# Antelope idea's



## Thunderman189 (Sep 27, 2021)

The wife and i just got back from a successful trip we both got nice Pronghorn.  Looking for recipe ideas and snack sticks. Anyone interested in helping a new member ? Thank you


----------



## indaswamp (Sep 27, 2021)

https://www.smokingmeatforums.com/t...ticks-and-summer-sausage.310575/#post-2257897


----------



## Omnivore (Sep 27, 2021)

I'm usually not into pre-made spice kits but I recently bought the Seven pepper snack stick seasoning from PS Seasonings and it's the best spicy snack stick I've ever made. The salt and spices were really balanced and it wasn't just heat for the sake of heat. I used a mixture of pork and beef to test the recipe and will definitely be making a lot with deer/pork. I did half smoked and half in the oven and we actually liked the non-smoked ones better - which is nice when it's pouring rain and I don't want to get the smoker out. Congrats on the two pronghorn, such cool animals.


----------



## indaswamp (Sep 27, 2021)

another idea:


----------



## SmokinEdge (Sep 27, 2021)

Thunderman189 said:


> The wife and i just got back from a successful trip we both got nice Pronghorn.  Looking for recipe ideas and snack sticks. Anyone interested in helping a new member ? Thank you


No offense, but that speed goat meat is hit or miss. When it’s good, it’s incredible, when it’s bad, the dogs won’t eat it. That said, if you have a Cabelas close by, look at their seasoning packages, they are made by PS seasonings. They are all very good.


----------



## Thunderman189 (Sep 28, 2021)

SmokinEdge said:


> No offense, but that speed goat meat is hit or miss. When it’s good, it’s incredible, when it’s bad, the dogs won’t eat it. That said, if you have a Cabelas close by, look at their seasoning packages, they are made by PS seasonings. They are all very good.

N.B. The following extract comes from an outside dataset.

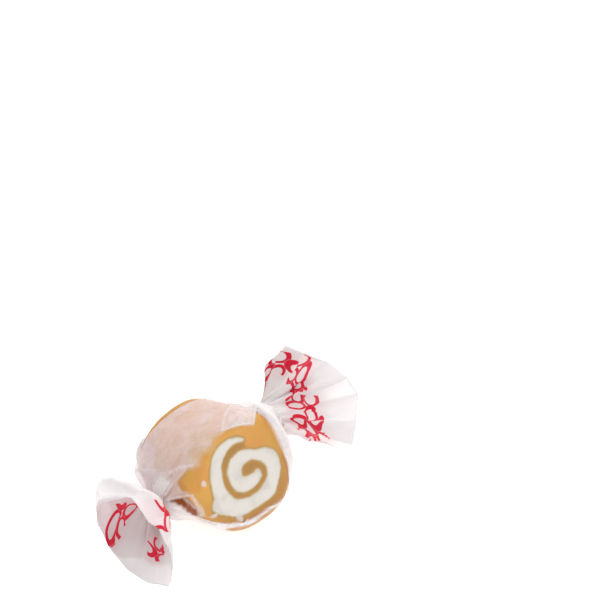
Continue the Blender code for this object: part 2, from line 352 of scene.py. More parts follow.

Thanks and yes you are right i have had both, i just  cut and trimmed o e anal tonight and the meat smells like it should be good. I did stop at cabelas tonight and bought some pepperoni stick seasoning. Wish me luck


----------



## Thunderman189 (Sep 29, 2021)

Thunderman189 said:


> Thanks and yes you are right i have had both, i just  cut and trimmed o e anal tonight and the meat smells like it should be good. I did stop at cabelas tonight and bought some pepperoni stick seasoning. Wish me luck


Whoops sorry about the spelling on animal but I did cut the rear end.


----------